Checking option (c) $-x+2y-5z={{b}_{1}},2x-4y+10z={{b}_{2}},x-2y+5z={{b}_{3}}$ we get,
Determinant form of the coefficient matrix of the above equations is:
$\left| \begin{matrix}
   -1 & 2 & -5 \\
   2 & -4 & 10 \\
   1 & -2 & 5 \\
\end{matrix} \right|$
Solving the above determinant by changing the first row as the addition of the first row and third row we get,
$\begin{align}
  & \left| \begin{matrix}
   -1+1 & -2 & -5+5 \\
   2 & -4 & 10 \\
   1 & -2 & 5 \\
\end{matrix} \right| \\
 & =\left| \begin{matrix}
   0 & 0 & 0 \\
   2 & -4 & 10 \\
   1 & -2 & 5 \\
\end{matrix} \right| \\
\end{align}$
We know that, if one row becomes all 0 then the value of the determinant is 0.
Now, we have to check the relationship between the three equations using $1{{P}_{1}}+7{{P}_{2}}=13{{P}_{3}}$ this relation we get,
Substituting the plane equations given in this option in the equation of the planes we get,
$\begin{align}
  & 1\left( -x+2y-5z \right)+7\left( 2x-4y+10z \right)=13\left( x-2y+5z \right) \\
 & \Rightarrow -x+2y-5z+14x-28y+70z=13x-26y+65z \\
 & \Rightarrow 13x-26y+65z=13x-26y+65z \\
\end{align}$
As L.H.S is equal to R.H.S so this option is correct.
Checking option (d) $x+2y+5z={{b}_{1}},2x+3z={{b}_{2}},x+4y-5z={{b}_{3}}$ we get,
Determinant form of the coefficient matrix of the above equations is:
$\left| \begin{matrix}
   1 & 2 & 5 \\
   2 & 0 & 3 \\
   1 & 4 & -5 \\
\end{matrix} \right|$
Changing row 1 to the subtraction of row 1 from row 3 we get,
$\left| \begin{matrix}
   1-1 & 4-2 & 5+5 \\
   2 & 0 & 3 \\
   1 & 4 & -5 \\
\end{matrix} \right|$
$=\left| \begin{matrix}
   0 & 2 & 10 \\
   2 & 0 & 3 \\
   1 & 4 & -5 \\
\end{matrix} \right|$
Expanding the above determinant along row 1 we get,
$\begin{align}
  & 0-2\left( 2\left( -5 \right)-3\left( 1 \right) \right)+10\left( 2\left( 4 \right)-0\left( 1 \right) \right) \\
 & =0-2\left( -10-3 \right)+10\left( 8 \right) \\
 & =2\left( 13 \right)+80 \\
 & =106 \\
\end{align}$
As the determinant of the coefficient matrix is non zero which determines the unique solution for all real values of ${{b}_{1}},{{b}_{2}},{{b}_{3}}$ so option (d) is also correct.

So, the correct answer is “Option (a),(c) and (d)”.

Note: The point where the possibility of committing mistake is high like while checking the options you found the determinant of the coefficient matrix as 0 and you jump to the conclusion that infinitely many solutions are possible.
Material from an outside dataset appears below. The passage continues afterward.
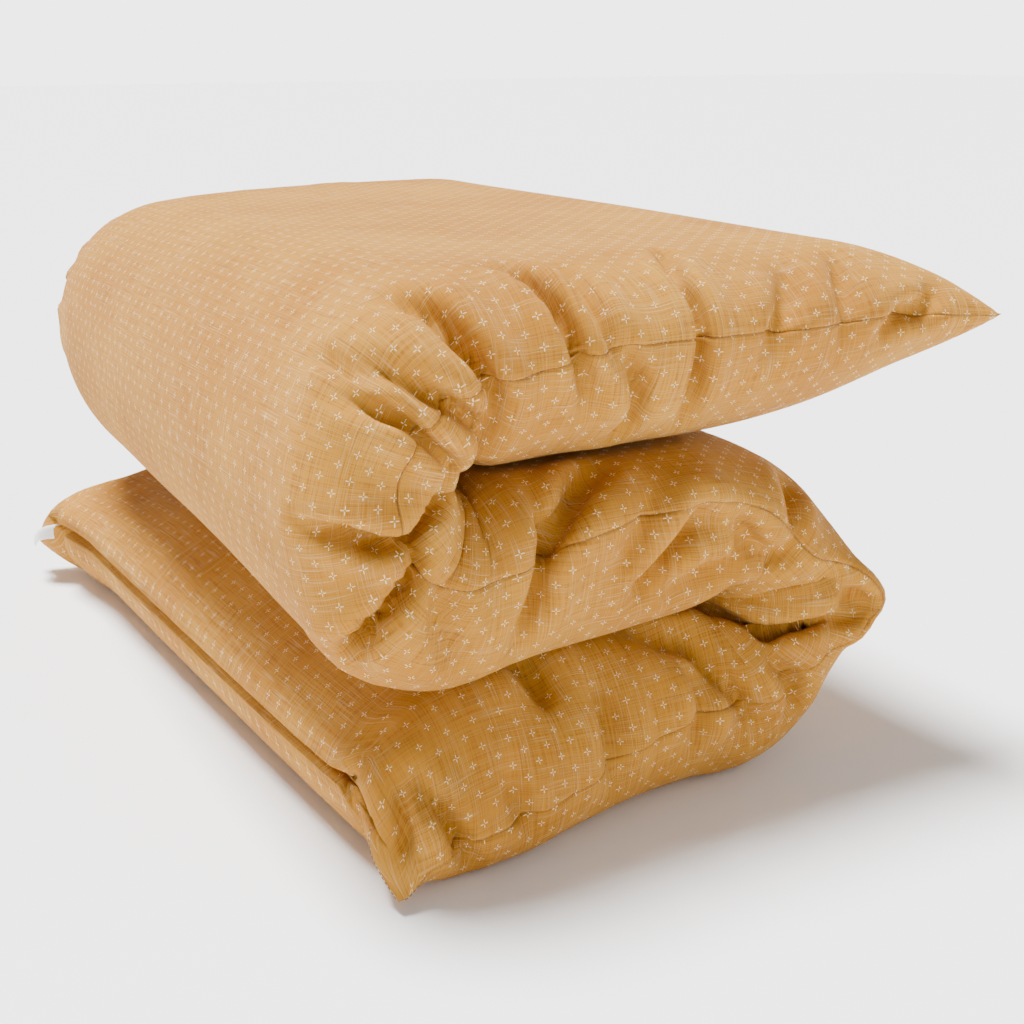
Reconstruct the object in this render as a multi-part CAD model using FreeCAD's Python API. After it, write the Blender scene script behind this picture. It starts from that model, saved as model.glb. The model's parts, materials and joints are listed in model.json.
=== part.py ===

But “at least one solution” is for the system of equations given in the above problem but not for the options so in options although you are getting the determinant of the coefficient matrix as 0 but it need not necessarily mean that all the system of the equations of the options in which determinant value is 0 is following the same relationship between the equations as the given system of equations. So, be careful in checking the options.